Hi Jeff,
I share your enthusiasm about bibliographic metadata.
Let me respond in brief (I could write books about the subject)
1) Librarians world-wide have organizations like IFLA. We know UNIMARC, which was a followup to MARC. I appreciate the energy and dedication of the Library of Congress to create a better solution than MARC after 50 years of stagnation on behalf of the community. There is no UNIMARC followup to my knowledge. Whether LoC is still a bibliographic format authority to librarians, the librarians themselves are up to decide. As a side note, librarians should remember Z39.50 or SRU for information retrieval, and why it failed since the age of the World Wide Web. It's not just MARC. You are right, cataloging as a job description is dead. In Germany, libraries have renamed the cataloging departments to metadata processing departments, while extending the job descriptions to research data archiving and repository maintenance, for a heavily reduced staff.
2) The economic argument is a wise argument. I agree it must be cheap to transform MARC to Bibframe data. And it must be cheaper to run Bibframe systems than MARC systems. There is also a "sweet spot" where Bibframe is becoming inevitable but we are far from it. Commercial vendors want to be paid and they wait for customer demands. There is not much demand for Bibframe (or other semantic web technologies) as a replacement for MARC for several reasons: unchartered territory, no first movers, no "killer applications", no best practices. So the price is expensive from a vendor perspective. I think it's good that initiatives like FOLIO have to start with MARC. They can keep costs low and could add features to transform MARC to Bibframe later, to build the right solution in the right situation.
3) Bibframe alone is not enough, it must be surrounded by vast efforts to get things going at the software level. I know a lot of effort is going into "Linked Data". Bibframe is just one part of "Linked Data" (which is a simplification of the Semantic Web). National libraries in US and Europe have started to express bibliographic authority data on the Web since many years. For example,
https://id.kb.se/ There is a top-down strategy behind it. But you are right, the projects are rare, for many reasons. They seem to stall.

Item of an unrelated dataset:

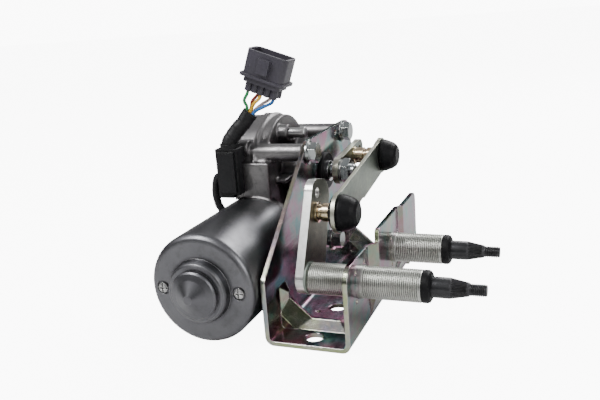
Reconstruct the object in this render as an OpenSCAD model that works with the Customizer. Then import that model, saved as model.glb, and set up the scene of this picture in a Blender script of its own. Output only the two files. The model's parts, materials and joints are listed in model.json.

4) I disagree. Bibframe is simple, it simplifies many rough edges. It is so simple that it even does not follow FRBR and does not cover all the specifications of MARC at
https://www.loc.gov/marc/bibliographic/ So, as a consequence, the MARC train is still on the road. Maybe I have a different perspective because I am familiar with the computer science behind it. I also like talking about Bibframe, I like to preach "Linked Data", but I also like creating catalog search solutions in a given timeframe which are imperfect but just do the job. Where I agree is probably the perspective from cataloging. For example, I do not understand why RDA cataloging examples and implementations have not picked up Bibframe as a prerequisite. They seem like not being made for each other, which is confusing and kind of bizarre. On the other hand, MARC was historically able to catch up with the ongoing requirements of AACR.
5) Less need for quality metadata is maybe correct for those who want it cheap and dirty. And Big Data sounds cheap and dirty in my ears, while the reality of Big Data is not. Big Data is a slogan made by large computer companies who want to bind customers to their data centers. But as always, there are interests in high quality data, it just depends on the long term goal. Imagine algorithms that combine many hundreds and thousands of library catalogs into a huge data pool, extracting bibliographic entities, removing duplicate entities, building new links to external open data knowledge base entities, enriching catalogs, and finally surprise users with a new experience. That is where quality metadata is required, at the engine level, for creating better search engine infrastructure and services. I have learned librarians do not focus on such search technology or "discovery" - they buy it or ask humbly for licensing fees. Maybe librarians just sit there and wait for buying Bibframe systems, too. If so, they are about to lose their traditional role of being highly skilled experts for defining the future of modern, global information retrieval systems, as a key for accessing knowledge.